There is an additional lesson in that durability. Anthony was not waiting for history to become favorable on its own. She behaved as though public opinion is manufactured through repetition, organization, embarrassment, and disciplined visibility. Modern democratic movements still operate by that logic. The reason her name survives is not only that she argued for women’s voting rights, but that she helped invent the practical tempo by which unpopular ideas become politically unavoidable.

Her legacy also helps explain why democratic rights are rarely granted simply because they are logically justified. Anthony spent decades proving that correctness and political success are different things. Institutions often know they are excluding people unfairly long before they decide to change. The practical task is to turn acknowledged injustice into political liability. Anthony understood that transformation better than many of her contemporaries, and that strategic understanding is one reason her name still anchors the history of suffrage.
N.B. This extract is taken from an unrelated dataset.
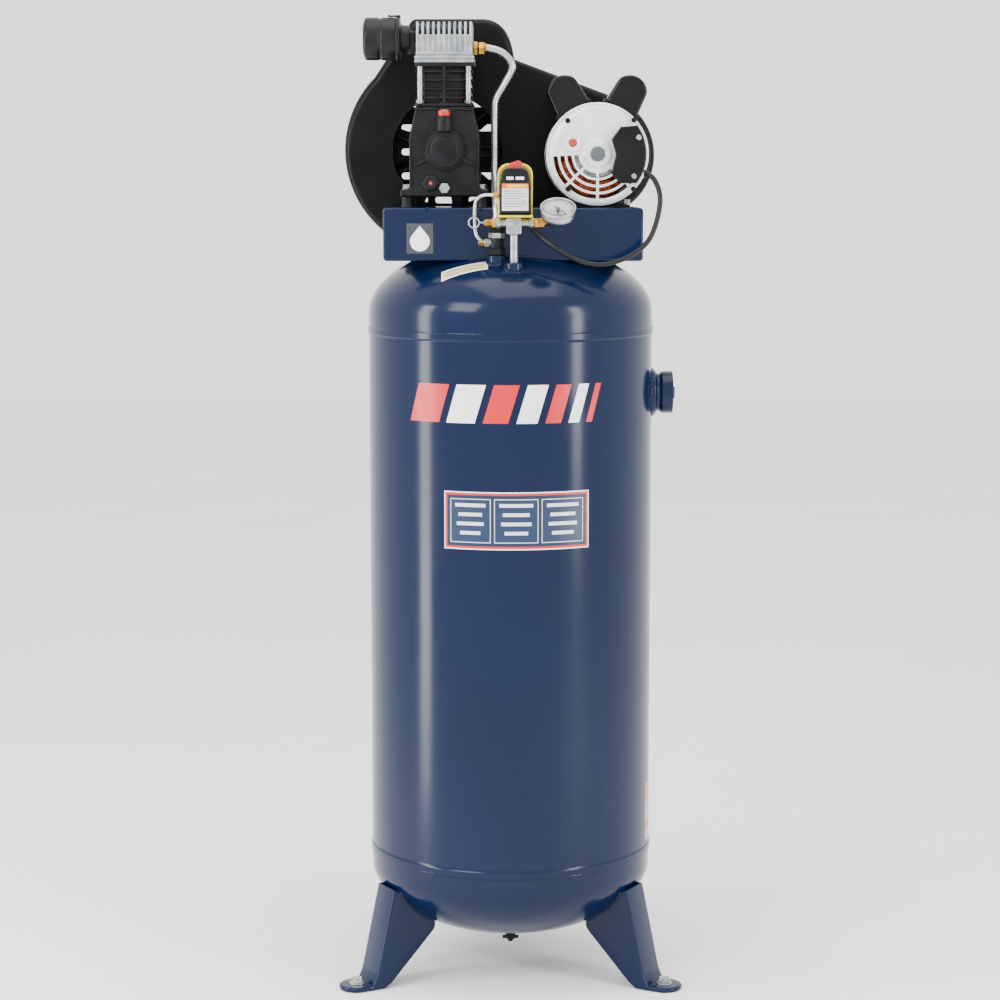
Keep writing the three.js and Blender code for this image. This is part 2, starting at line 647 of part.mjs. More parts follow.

Susan B. Anthony still matters because she helped change what citizenship meant in the United States. She did so with stamina, strategic clarity, and a willingness to be unpopular for years at a time. Remembering her well means neither flattening her into a saint nor dismissing her because of the movement’s limitations. It means seeing how democratic expansion is fought for in the real world: imperfectly, persistently, and with consequences that outlast the people who begin the struggle.